I have much more trust in just the phenomenological curve fitting than in some idea that there is any advantage in thinking that there is a microscopic explanation of the behavior that is useful from diffusion analogies or equations.

*at some decent distance above condensation temp/pressure.

3. That was meant for the WHT stuff. Anyhow, I'm repeating myself. You can have last word. Points stand.

What I meant to say here was "you are a gentleman". Glad you can get along so well with those you agree with, disagree with, and even agree/disagree partially with.

Hope all is well with you personally and thanks for all the attention to my posts. Real life is more important than Internet.

I may not answer much as I tend to get Internet addicted and have a pretty high paying project starting up. :-) [Need to behave.]

4. Thanks Nony.

You are relatively polite here. You should pick another handle and post at POB, just get some temporary email account, it would be interesting to have you and Futilitist discuss stuff from opposite ends of the optimist-pessimist divide.

20. Be careful of WHT. He is a second rate physicist blathering a bunch of stuff about power laws. Anyone who has deep experience in science knows how easy it is to get correlatations from a semilog or log log stragight line fit. In addition, he ignores the MASSIVE scatter of individual wells even versus his power law argument.

Plus on top of that, he likes to squirt squid ink with assumptions that others can't do Bessel functions.

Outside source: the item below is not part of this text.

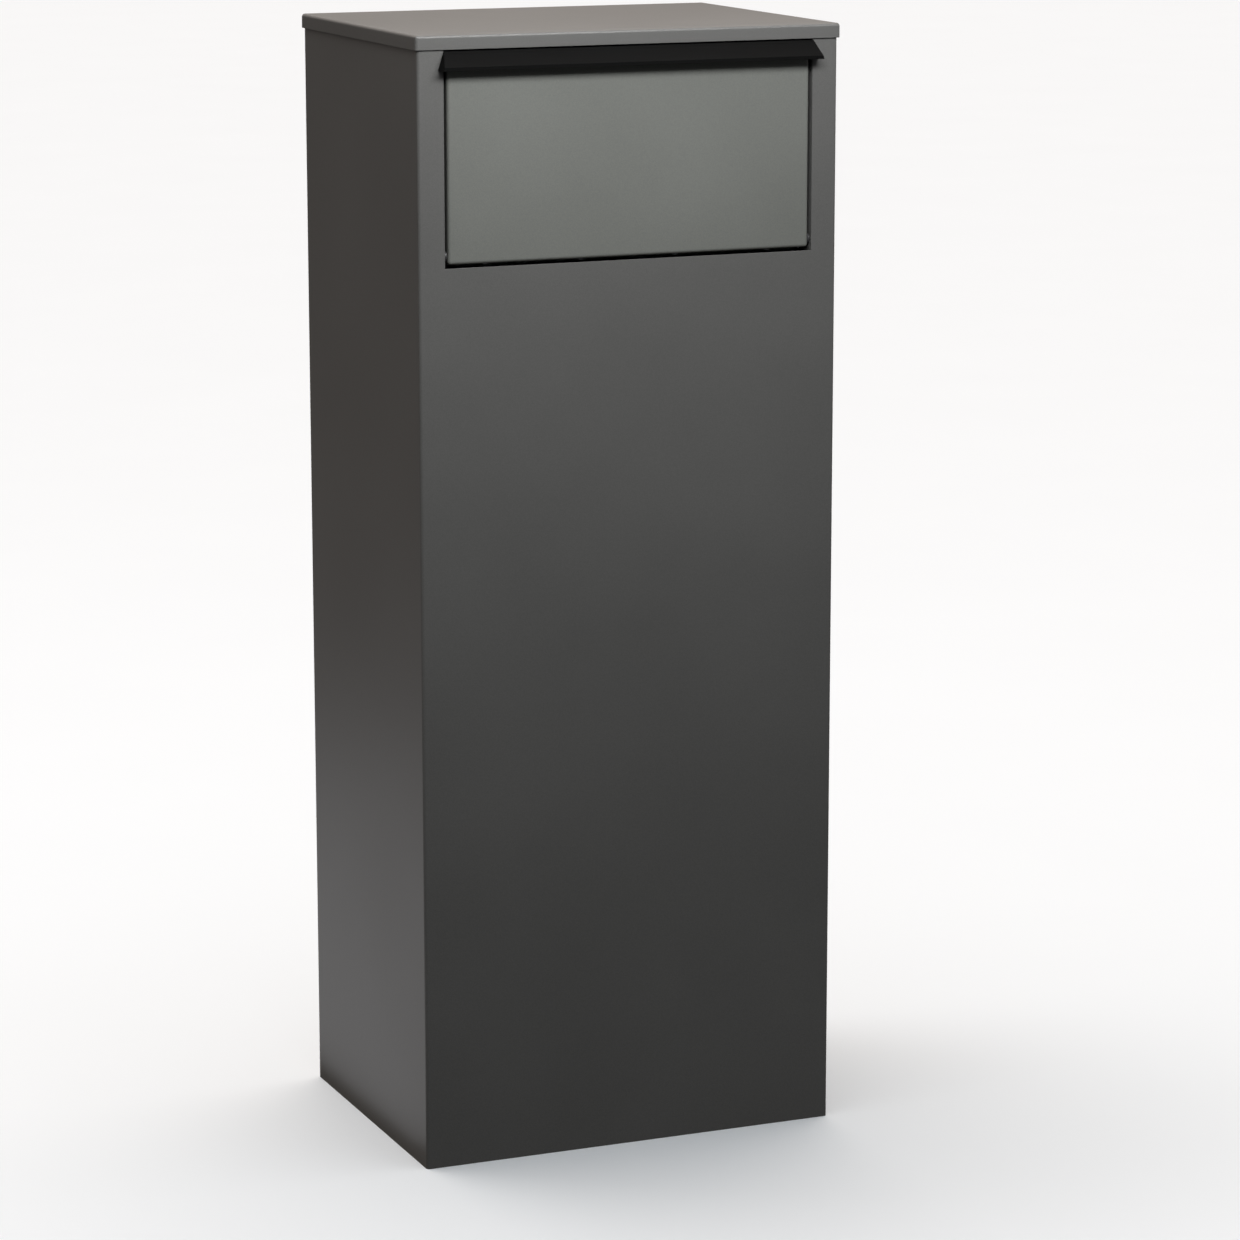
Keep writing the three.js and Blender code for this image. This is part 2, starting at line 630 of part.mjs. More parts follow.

He's a second rater. Watch out.

1. I disagree. There is always individual well variability, big deal. You take the average well and the field output can be modelled very closely. Your complaints about Rune Likvern's work are a little like criticizing Hamilton for not predicting oil prices correctly, pretty silly.

Rune simply underestimated how quickly the number of producing wells in the Bakken/Three Forks would increase. Perhaps your crystal ball is perfect, most of us have difficulty predicting the future perfectly.

2. Sure, you will have differences in individual wells in terms of IP. But the difference is not just in that but in decline curve. Read some papers. the scatter on the exponent is massive. Now if I take some random pieces of metal, they will have different resistivities based on grain size or even on element. But the shape of the curve versus temperature will still be very similar.

The point is that if you actually have a physical intuition for the exponent, then you should not have the spread that you have. Spreads from .5 to 2.0 are MASSIVE for a power law. You have much more case for just making a curve fitting argument and just picking an exponent than his claims on the square root of 2 BS. [And then leave in that many shales have an average number noticeably different from 1.4.

You're left with a dude who puffs himself up on the Internet and is full of hot air because he can initimadate a few people with some squid ink physicsy math.

3. The analysis is about macro behavior. Do you think every molecule of nitrogen in a container of air has the same kinetic energy? We are looking at average behavior of the average well. The dispersive diffusion argument makes a lot of sense from a physics perspective. You should do some reading at context earth. Or you can hand wave all you want.

4. Again...you can have last word. But with WHT, one last thought. Realize he is a guy "publishing" blog posts and such. He is not in the mainstream of well estimation publishing in the best petroleum journals, driving textbook explanations, etc. What do you think of intelligent but not mainstream climate skeptics who "publish" on blogs? It's similar here...there is a discipline that you get from running through peer review. Doesn't make everything perfect...but catches a lot of crap. WHT has not run that check. And I suspect, real experts in reservoir mechanics would be pretty unimpressed by his stuff.

5. Hi Nony,

Possibly true. I don't have access to all the peer reviewed literature, much of it is not available for free. The explanation looks good to me, I am not an expert on reservoir mechanics. Either the dispersive diffusion model or a hyperbolic model can be used to approximate the field behavior.
If you look at the work of David Hughes or the Bureau of Economic Geology, the results are very similar to what I do, which is simply fit a hyperbolic to the average well data, with an exponential tail (which a petroleum engineer with 40 years experience described as boilerplate.) Then use the number of new wells added to model the output. The dispersive diffusion model also works just fine and has the advantage of an underlying physics justification. The hyperbolic is used simply because it fits the data, no physics explanation is offered, if that is your preference, its all good.

21. As an economist, I find there is a critical and huge missing factor in any and all these analyses. Over and above all the complex and beautifully constructed physical modelling, as exemplified above, the number of wells drilled (and maintained) or more specifically the decision to do so is not linked to the prices of the relevant output. The relationship(s) between prices (appropriately defined) and well decisions has not been modelled. The challenges in achieving that are large:

1)Given that prices were relatively stable for most of the ramp- up period, there may well not be enough data (even with good sources) to know the sensitivity of well decisions to the market prices as they rise and fall.

2)If the relationship between well decisions and prices is non-linear, which it probably is, and as we know the period of history has no price data anywhere near current price levels; modelling of any kind is hazardous .

3)Next, the decision-makers in many cases will be hedging the relevant prices. There may be no data on this and so we do not know the expected price of the decisions makers even if we managed to model future market prices correctly.

4)It gets worse. My gut feel is that activity has been phenomenally profitable and supply of physical resources has been the constraining factor, rather than the rate of return, for most or a significant chunk of the period that can be analysed. This makes it even more difficult to work out the sensitivity of drilling activity to the price; even if we knew what the expected price of the decision-makers, adjusted for hedging activity, was at any point.

Anyway, my suggestion is that the focus shift to trying to model this aspect.